By Sibyl Diver
Abstract:
For Indigenous communities, protecting traditional lands and waters is of the utmost importance. In the U.S. context, scholars have documented an unfortunate neglect of water quality on tribal lands. Treatment as a State (TAS) provisions, adopted in the 1987 amendments to the Clean Water Act, and tribal Water Quality Standards (WQSs) programs are intended to address such problems. Importantly, tribal WQSs may be more stringent than neighboring state standards, and can be used to influence pollution levels coming from upstream, off‐reservation users. Tribes can also develop WQSs that support unique tribal values, including ceremonial and cultural uses of native waters. Yet scholarly debates question whether tribal environmental self‐determination strategies can fully succeed within dominant regulatory structures. Based on a synthesis of the published literature, this article examines tribal WQSs as a case of tribal environmental self‐determination. The author discusses how U.S. tribes pursue WQSs under TAS, program outcomes, and why so few tribes have established WQSs to date.

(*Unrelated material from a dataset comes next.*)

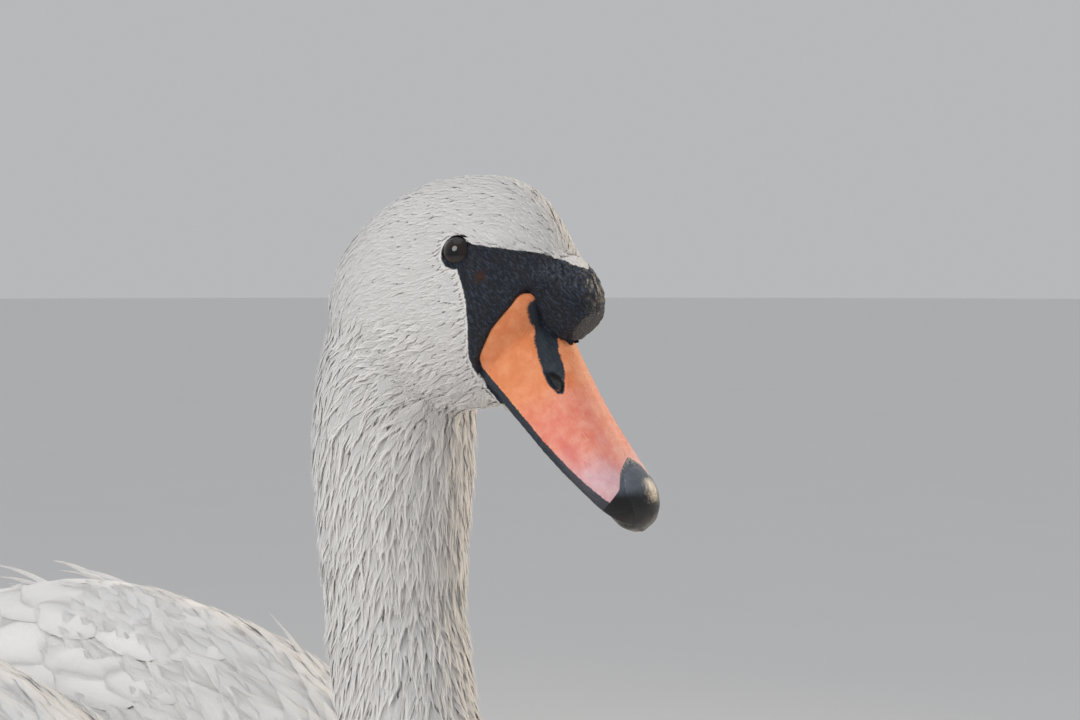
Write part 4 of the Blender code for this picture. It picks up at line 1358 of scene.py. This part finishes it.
def grow_coat():
    """Every layer of the coat, from the short down of the face to the quills of the wings and the tail."""
    x, _, z = skin_points.T
    bare = np.where(parts_in(skin_parts, "head", "bill_knob"), bare_depth(skin_points), -40)
    head, neck, trunk, wing, thigh = (parts_in(skin_parts, name)
                                      for name in ("head", "neck", "trunk", "wing", "thigh"))
    ahead, _, up = in_head(skin_points).T
    hind = np.where(wing, share("wing_left", 0, x), 0)
    up_neck = share("neck_upper", 2, z)
    chin = ease(44, 40, in_bill(skin_points)[:, 0])
    nape = np.maximum(neck * ease(0.38, 0.60, up_neck), head * ease(-20, -38, up) * ease(5, -12, ahead))
    breast = trunk * ease(*BREAST_LOCKS_X, x) * ease(*BREAST_LOCKS_Z, z)
    free = free_at(skin_points)
    put(skin.data, "free", "FLOAT", free)
    clear = 1 - (free > 0.05) * ease(-0.45, -0.65, skin_normals[:, 0])
    as_on_wings = (0.14, 0.14, 0.0020, 0.0030, 0.03, 0.0002)  # from Vary on
    made = {}
    for name, room, kind, finish, seed, *sizes in (  # the sizes are in the order of COAT_SIZES
        ("down_head", np.maximum(head, neck * ease(0.75, 0.85, up_neck)) * ease(0.1, -0.3, bare) * chin,
         "fleck", "fleck", 11, 0.0010, 0.0062, 0.0019, 0.3, 0.26, 0.0004, 0.00045, 0.0, 0.00003),
        ("down_nape", nape * ease(-3, -6, bare),
         "lock", "lock", 19, 0.0017, 0.0100, 0.0026, 0.3, 0.30, 0.0007, 0.0013, 0.0, 0.00008),
        ("down_neck", neck * ease(*NECK_LOCKS_Z, z) * ease(0.92, 0.62, up_neck),
         "lock", "lock", 12, 0.0017, 0.0160, 0.0033, 0.35, 0.26, 0.0010, 0.0021, 0.0, 0.00010),
        ("down_breast", np.maximum(neck, breast) * ease(*BREAST_TOP_Z, z),
         "lock", "lock", 13, 0.0027, 0.026, 0.0056, 0.3, 0.28, 0.0016, 0.0036, 0.04, 0.00016),
        ("feathers_body", (trunk | parts_in(skin_parts, "tail")) * clear,
         "body", "body", 14, 0.0071, 0.048, 0.018, 0.24, 0.24, 0.0022, 0.0034, 0.03, 0.0002),
        ("feathers_thigh", thigh * ease(-0.02, 0.04, share("thigh_left", 2, z)),
         "body", "body", 15, 0.0045, 0.028, 0.010, 0.25, 0.25, 0.0012, 0.0028, 0.03, 0.0002),
        ("feathers_shoulder", wing * ease(0.52, 0.60, hind) * clear,
         "body", "vane", 16, 0.0060, 0.056, 0.0135, *as_on_wings),
        ("coverts_middle", wing * ease(0.26, 0.32, hind) * ease(0.68, 0.60, hind) * clear,
         "covert", "vane", 17, 0.0088, 0.084, 0.019, *as_on_wings),
        ("coverts_rear", wing * ease(0.40, 0.32, hind) * clear,
         "round", "vane", 18, 0.0135, 0.088, 0.034, *as_on_wings),
    ):
        put(skin.data, "room", "FLOAT", np.clip(room, 0, 1))
        made[name] = grown(name, skin, SCATTER, kind, finish, seed, dict(zip(COAT_SIZES, sizes)))
    rng = np.random.default_rng(41)
    for side in SIDES:
        coverts, quills = wing_rows(side)
        for name, feathers, kind, finish, seed, sizes in (
            ("quills_", quills, "flight", "quill", 21,
             {"Vary": 0.05, "Turn": 0.04, "Rise": 0.0052, "Lift": 0.0010, "Thick": 0.0004, "Camber": 0.05}),
            ("coverts_", coverts, "covert", "vane", 23,
             {"Vary": 0.08, "Turn": 0.06, "Rise": 0.0056, "Lift": 0.0020, "Thick": 0.0004, "Camber": 0.06}),
            ("wisps_", crest_wisps(side, rng), "wisp", "vane", 25,
             {"Vary": 0.15, "Turn": 0.1, "Follow": 0.0}),
            ("primaries_", primaries(side), "flight", "quill", 27,
             {"Vary": 0.02, "Turn": 0.015, "Follow": 0.0}),
        ):
            made[name + side] = rows(name + side, feathers, kind, finish, seed, sizes)
    made["feathers_back"] = rows("feathers_back", back_feathers(rng), "round", "vane", 33,
                                 {"Vary": 0.1, "Turn": 0.10, "Rise": 0.0048, "Lift": 0.0030, "Camber": 0.04,
                                  "Follow": 0.75}, free=1)
    made["tail_coverts"] = rows("tail_coverts", tail_coverts(), "covert", "vane", 31,
                                {"Vary": 0.12, "Turn": 0.08, "Follow": 0.0})
    made["tail_quills"] = rows("tail_quills", tail_quills(), "flight", "quill", 29,
                               {"Vary": 0.03, "Turn": 0.02, "Follow": 0.0})
    return made


coat = grow_coat()


# ---- camera, light and floor ----
VIEW_AZIMUTH, VIEW_DISTANCE, VIEW_ASIDE, VIEW_DIP = math.radians(48), 0.937, 0.0167, math.radians(2.4)
RIGHT = np.array([math.cos(VIEW_AZIMUTH), math.sin(VIEW_AZIMUTH), 0])
INTO = np.array([-math.sin(VIEW_AZIMUTH), math.cos(VIEW_AZIMUTH), 0])


def aimed(made, place, target):
    made.location = Vector(place)
    made.rotation_mode = "QUATERNION"
    made.rotation_quaternion = Vector(np.asarray(target) - np.asarray(place)).to_track_quat("-Z", "Y")
    bpy.context.scene.collection.objects.link(made)
    return made


def floor_mesh(sides, radii):
    """A round, level floor of rings about the middle."""
    rings = [radius * circle(sides, np.array([1.0, 0, 0]), np.array([0, 1.0, 0])) for radius in radii]
    faces = [list(range(sides))]
    for inner in range(0, (len(radii) - 1) * sides, sides):
        faces += [(inner + k, inner + sides + k, inner + sides + n, inner + n)
                  for k, n in zip(range(sides), [*range(1, sides), 0])]
    return mesh_of("floor", np.concatenate(rings), faces)


def studio():
    """A camera beside the head, four soft lamps, an even pale surround and a floor."""
    lens = bpy.data.cameras.new("camera")
    lens.lens, lens.sensor_width = 85, 36
    lens.clip_start, lens.clip_end = 0.01, 100
    stand = BROW + VIEW_ASIDE * RIGHT - VIEW_DISTANCE * INTO
    look = stand + INTO * math.cos(VIEW_DIP) - UP * math.sin(VIEW_DIP)
    bpy.context.scene.camera = aimed(bpy.data.objects.new("camera", lens), stand, look)
    chest = np.array([BROW[0] * 0.6, 0, 0.45])
    for name, where, target, size, power, colour in (
        ("key", BROW - 1.5 * INTO - 1.3 * RIGHT + 1.1 * UP, BROW, 1.3, 27, (1.0, 0.985, 0.97)),
        ("rim", BROW + 1.2 * INTO + 1.7 * RIGHT + 0.5 * UP, BROW, 0.9, 26, (1.0, 0.80, 0.56)),
        ("back", chest + np.array([-1.6, 1.3, 1.5]), chest, 1.4, 3, (1.0, 0.97, 0.94)),
        ("top", chest + np.array([0.0, -0.4, 2.1]), chest, 1.6, 3, (1.0, 1.0, 1.0)),
    ):
        lamp = bpy.data.lights.new(name, "AREA")
        lamp.shape, lamp.size, lamp.energy, lamp.color = "DISK", size, power, colour
        aimed(bpy.data.objects.new(name, lamp), where, target)
    world = bpy.data.worlds.new("studio")
    world.use_nodes = True
    back = world.node_tree.nodes["Background"]
    back.inputs["Color"].default_value, back.inputs["Strength"].default_value = (0.66, 0.67, 0.69, 1), 0.72
    bpy.context.scene.world = world
    bpy.context.scene.view_settings.view_transform = "Standard"
    floor = object_of("floor", floor_mesh(sides=96, radii=(0.5, 3, 12, 40)))
    floor.data.materials.append(floor_finish())


studio()


# ---- what rides, and what it stands for ----
def hand_over(piece, stands_for=(), finish=None):
    if finish:
        piece.data.materials.append(finishes[finish])
    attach(piece, "root")
    if stands_for:
        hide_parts(*stands_for)


hand_over(skin, FLESH)
hand_over(bill_upper, ["bill_upper"], "bill")
hand_over(bill_lower, ["bill_lower"], "jaw")
hand_over(bill_nail, ["bill_nail"], "nail")
for side, ball in eyes.items():
    hand_over(ball, ["eye_" + side], "eye")
hand_over(toe_claws, (), "claw")
STANDS_FOR = {"tail_quills": ["tail"], "primaries_left": ["wing_tip_left"],
              "primaries_right": ["wing_tip_right"]}
for name, piece in coat.items():
    hand_over(piece, STANDS_FOR.get(name, ()))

Because most scholarship was found within the legal literature, the author focuses on the legal and political outcomes that arise from tribal WQSs, and analyzes specific opportunities and constraints for program participants. The author also considers how some tribes use WQSs as a “third space” strategy—simultaneously working inside and outside of dominant government structures to advance tribal sovereignty (Bruyneel 2007). Additional research is needed to understand the diversity of tribal environmental self‐determination strategies that occur through federal regulatory frameworks and under tribal law.